Parts and joints as JSON:
□ □ □

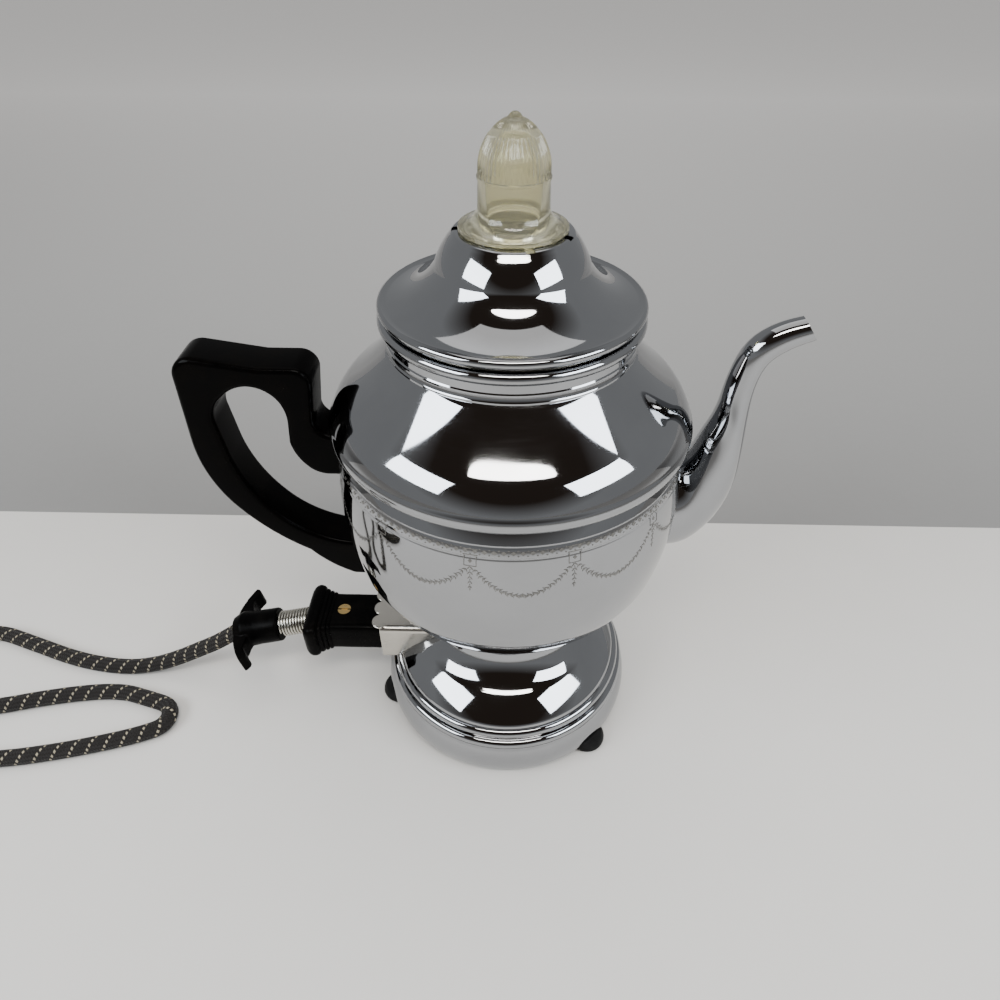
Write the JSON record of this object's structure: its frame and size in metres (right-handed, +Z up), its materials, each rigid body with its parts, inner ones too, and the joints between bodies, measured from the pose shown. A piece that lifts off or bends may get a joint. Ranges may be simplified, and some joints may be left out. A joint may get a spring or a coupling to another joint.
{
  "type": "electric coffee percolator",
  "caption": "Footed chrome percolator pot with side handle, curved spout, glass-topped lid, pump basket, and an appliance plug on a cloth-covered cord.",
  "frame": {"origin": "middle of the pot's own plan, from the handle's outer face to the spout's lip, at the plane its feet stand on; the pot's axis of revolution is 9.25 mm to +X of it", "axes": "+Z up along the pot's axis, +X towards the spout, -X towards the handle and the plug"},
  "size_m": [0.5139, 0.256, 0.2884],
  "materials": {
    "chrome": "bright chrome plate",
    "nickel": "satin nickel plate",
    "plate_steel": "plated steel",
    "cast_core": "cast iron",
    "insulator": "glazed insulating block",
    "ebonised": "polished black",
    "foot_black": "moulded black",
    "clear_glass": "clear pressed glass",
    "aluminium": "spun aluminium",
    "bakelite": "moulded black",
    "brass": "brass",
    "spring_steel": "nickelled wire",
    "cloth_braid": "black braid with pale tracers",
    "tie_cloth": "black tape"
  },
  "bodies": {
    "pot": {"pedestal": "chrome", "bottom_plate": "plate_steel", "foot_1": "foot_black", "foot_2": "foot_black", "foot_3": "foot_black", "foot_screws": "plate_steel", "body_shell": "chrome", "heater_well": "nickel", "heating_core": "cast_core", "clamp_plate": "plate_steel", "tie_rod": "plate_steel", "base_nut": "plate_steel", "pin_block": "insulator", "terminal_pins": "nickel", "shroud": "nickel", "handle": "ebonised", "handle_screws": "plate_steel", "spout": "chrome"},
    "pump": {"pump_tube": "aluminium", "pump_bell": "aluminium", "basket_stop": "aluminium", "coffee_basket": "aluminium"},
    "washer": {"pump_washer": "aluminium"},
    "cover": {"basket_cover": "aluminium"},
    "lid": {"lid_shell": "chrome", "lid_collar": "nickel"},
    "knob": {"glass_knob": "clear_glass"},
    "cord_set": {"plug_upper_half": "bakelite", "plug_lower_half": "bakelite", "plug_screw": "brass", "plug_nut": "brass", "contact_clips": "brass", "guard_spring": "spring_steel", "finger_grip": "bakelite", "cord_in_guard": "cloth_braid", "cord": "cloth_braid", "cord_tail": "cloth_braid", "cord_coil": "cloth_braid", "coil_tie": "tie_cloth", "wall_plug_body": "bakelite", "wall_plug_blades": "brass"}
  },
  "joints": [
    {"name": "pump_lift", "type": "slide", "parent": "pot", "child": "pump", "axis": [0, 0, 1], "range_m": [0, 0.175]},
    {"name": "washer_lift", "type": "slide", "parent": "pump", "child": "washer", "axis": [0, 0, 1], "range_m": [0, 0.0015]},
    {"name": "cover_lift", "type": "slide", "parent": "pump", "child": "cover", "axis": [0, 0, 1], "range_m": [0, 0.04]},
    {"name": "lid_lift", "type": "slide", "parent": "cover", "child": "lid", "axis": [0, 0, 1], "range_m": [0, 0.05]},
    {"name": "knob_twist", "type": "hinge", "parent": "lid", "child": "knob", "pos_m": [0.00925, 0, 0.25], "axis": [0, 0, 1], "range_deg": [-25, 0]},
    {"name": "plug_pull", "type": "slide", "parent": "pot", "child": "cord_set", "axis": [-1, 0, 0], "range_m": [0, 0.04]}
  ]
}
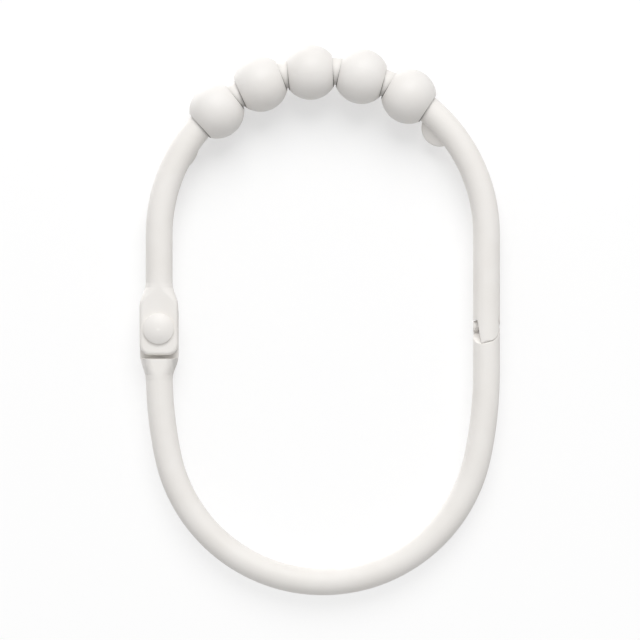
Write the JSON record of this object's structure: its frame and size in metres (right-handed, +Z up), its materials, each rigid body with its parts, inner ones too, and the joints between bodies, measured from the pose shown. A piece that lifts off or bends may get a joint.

□ □ □

Exactly as shown above, return every record.

Task output:
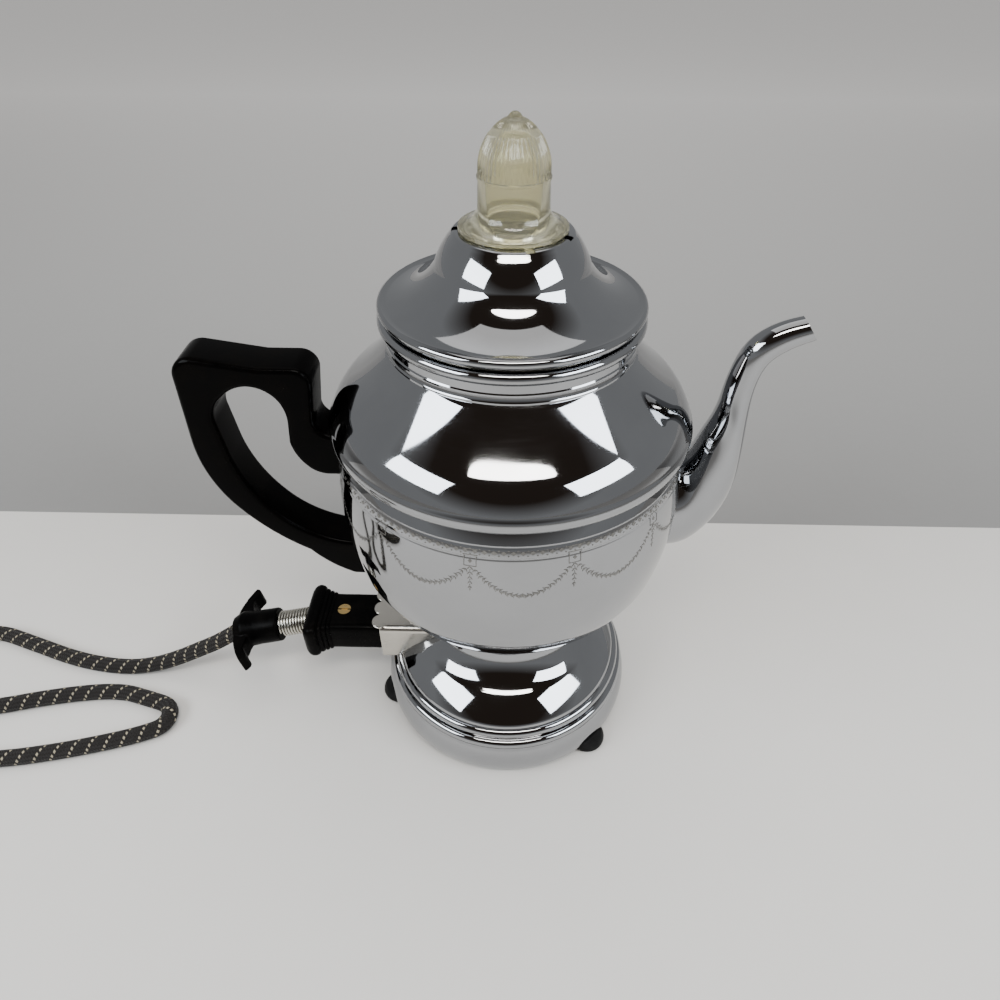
Write the JSON record of this object's structure: its frame and size in metres (right-handed, +Z up), its materials, each rigid body with its parts, inner ones too, and the joints between bodies, measured from the pose shown. A piece that lifts off or bends may get a joint. Ranges may be simplified, and some joints may be left out. A joint may get a spring or a coupling to another joint.
{
  "type": "electric coffee percolator",
  "caption": "Footed chrome percolator pot with side handle, curved spout, glass-topped lid, pump basket, and an appliance plug on a cloth-covered cord.",
  "frame": {"origin": "middle of the pot's own plan, from the handle's outer face to the spout's lip, at the plane its feet stand on; the pot's axis of revolution is 9.25 mm to +X of it", "axes": "+Z up along the pot's axis, +X towards the spout, -X towards the handle and the plug"},
  "size_m": [0.5139, 0.256, 0.2884],
  "materials": {
    "chrome": "bright chrome plate",
    "nickel": "satin nickel plate",
    "plate_steel": "plated steel",
    "cast_core": "cast iron",
    "insulator": "glazed insulating block",
    "ebonised": "polished black",
    "foot_black": "moulded black",
    "clear_glass": "clear pressed glass",
    "aluminium": "spun aluminium",
    "bakelite": "moulded black",
    "brass": "brass",
    "spring_steel": "nickelled wire",
    "cloth_braid": "black braid with pale tracers",
    "tie_cloth": "black tape"
  },
  "bodies": {
    "pot": {"pedestal": "chrome", "bottom_plate": "plate_steel", "foot_1": "foot_black", "foot_2": "foot_black", "foot_3": "foot_black", "foot_screws": "plate_steel", "body_shell": "chrome", "heater_well": "nickel", "heating_core": "cast_core", "clamp_plate": "plate_steel", "tie_rod": "plate_steel", "base_nut": "plate_steel", "pin_block": "insulator", "terminal_pins": "nickel", "shroud": "nickel", "handle": "ebonised", "handle_screws": "plate_steel", "spout": "chrome"},
    "pump": {"pump_tube": "aluminium", "pump_bell": "aluminium", "basket_stop": "aluminium", "coffee_basket": "aluminium"},
    "washer": {"pump_washer": "aluminium"},
    "cover": {"basket_cover": "aluminium"},
    "lid": {"lid_shell": "chrome", "lid_collar": "nickel"},
    "knob": {"glass_knob": "clear_glass"},
    "cord_set": {"plug_upper_half": "bakelite", "plug_lower_half": "bakelite", "plug_screw": "brass", "plug_nut": "brass", "contact_clips": "brass", "guard_spring": "spring_steel", "finger_grip": "bakelite", "cord_in_guard": "cloth_braid", "cord": "cloth_braid", "cord_tail": "cloth_braid", "cord_coil": "cloth_braid", "coil_tie": "tie_cloth", "wall_plug_body": "bakelite", "wall_plug_blades": "brass"}
  },
  "joints": [
    {"name": "pump_lift", "type": "slide", "parent": "pot", "child": "pump", "axis": [0, 0, 1], "range_m": [0, 0.175]},
    {"name": "washer_lift", "type": "slide", "parent": "pump", "child": "washer", "axis": [0, 0, 1], "range_m": [0, 0.0015]},
    {"name": "cover_lift", "type": "slide", "parent": "pump", "child": "cover", "axis": [0, 0, 1], "range_m": [0, 0.04]},
    {"name": "lid_lift", "type": "slide", "parent": "cover", "child": "lid", "axis": [0, 0, 1], "range_m": [0, 0.05]},
    {"name": "knob_twist", "type": "hinge", "parent": "lid", "child": "knob", "pos_m": [0.00925, 0, 0.25], "axis": [0, 0, 1], "range_deg": [-25, 0]},
    {"name": "plug_pull", "type": "slide", "parent": "pot", "child": "cord_set", "axis": [-1, 0, 0], "range_m": [0, 0.04]}
  ]
}
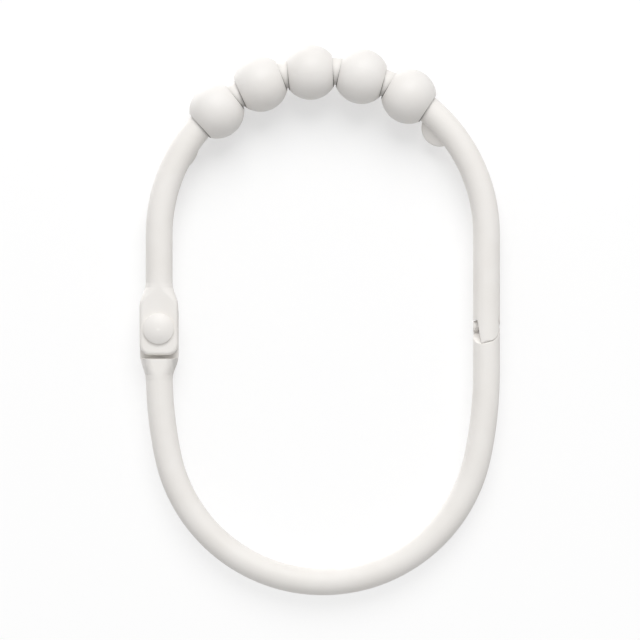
Write the JSON record of this object's structure: its frame and size in metres (right-handed, +Z up), its materials, each rigid body with its parts, inner ones too, and the joints between bodies, measured from the pose shown. A piece that lifts off or bends may get a joint.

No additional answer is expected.